Notable Alabama Tax Legislation for the 2023 Regular Session
The Alabama Legislature adjourned sine die on June 6 and concluded a productive session for tax and incentive bills. A few of the notable measures include the renewal of and enhancements to the Alabama Jobs Act and Growing Alabama Credit, creation of the Innovate Alabama Tax Credit program, increases in the credit cap under the Alabama Accountability Act, and increased transparency under the Jobs Act.
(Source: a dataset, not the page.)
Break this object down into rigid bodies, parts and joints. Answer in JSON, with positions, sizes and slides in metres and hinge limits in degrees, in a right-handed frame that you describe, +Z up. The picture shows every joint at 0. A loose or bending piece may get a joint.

In addition, a few notable bills that crossed the finish line during the last week of the session are summarized below:
B. 217 will exempt overtime wages from Alabama income tax;
B. 292 will establish a simplified procedure for contractors to purchase materials on behalf of statutorily tax-exempt owners; and
B. 253 improves and provides additional allocation for Alabama’s Historic Rehabilitation Tax Credit Program.
One Year Exclusion of Overtime from Gross Income:
Act 2023-421 (H.B. 217) excludes any amounts received by a full-time, hourly wage resident employee as compensation for work performed in excess of 40 hours in a week from Alabama gross income, effective (unless extended) for calendar year 2024. Alabama is the first state to adopt an overtime exemption; similar proposals were introduced this year in North Carolina and South Carolina. The House and Senate both concurred in the Governor’s executive amendment that removed a $25 million cap on this exemption, but instead effectively limited the exclusion to the 2024 tax year because the bill now sunsets for tax years that end prior to June 30, 2025. In order to quantify the fiscal impact of the overtime exclusion, the Act requires all employers to report the amount of overtime paid to employees and the total number of employees that received overtime for each calendar year. The first report for the 2023 tax year is due January 31, 2024, and subsequent annual reports will be due no later than the due date for the corresponding monthly or quarterly withholding tax return.
Streamlined Sales Tax Exemption Certificate Procedures for Tax-Exempt Projects:
Act 2023-526 (S.B. 292) extends the sales/use exemption certificate procedures for contractors currently available only to certain government projects to any project on behalf of an entity with a statutory exemption from sales and use taxes. Effective for contracts entered into on or after January 1, 2024, the Act allows contractors and subcontractors with projects on behalf of statutorily tax-exempt entities to apply to the AL DOR for a project-specific exemption certificate. Once approved, the project-specific exemption certificate will allow the statutorily tax-exempt entity and its contractors to make qualifying project purchases without paying sales or use tax. Prior to the effective date of this Act, non-government entities that are exempt from sales and use taxes must appoint their contractor as “purchasing agent” in order to utilize their statutory exemption.
Modifications to the Alabama Historic Rehabilitation Tax Credit:
Act 2023-527 (H.B. 253) includes several technical corrections to the Alabama Historic Rehabilitation Tax Credit, including allowing a taxpayer to claim the credit in the year in which the “reservation is allocated to the project,” in the event the project was waitlisted and already placed in service prior to receiving a reservation. This will help projects that are on the waiting list for several years (but are able to complete the rehabilitation) to claim the credit and receive the refund in the year the allocation is finally available. The initial version of this bill would have enhanced this popular incentive by increasing the annual cap of available credits from $20 million to $40 million, but unfortunately this was removed. Instead, the Act only provides an additional $5 million of credits “to reduce the backlog of qualified applications.” An additional limit to narrow the class of qualifying buildings was also added by the Act. For any applications filed after June 1, 2023, the minimum age of eligible buildings was increased from 60 to 75 years, which further decouples the Alabama program from its federal counterpart (the federal credit applies to any historic building that is 50 years or older).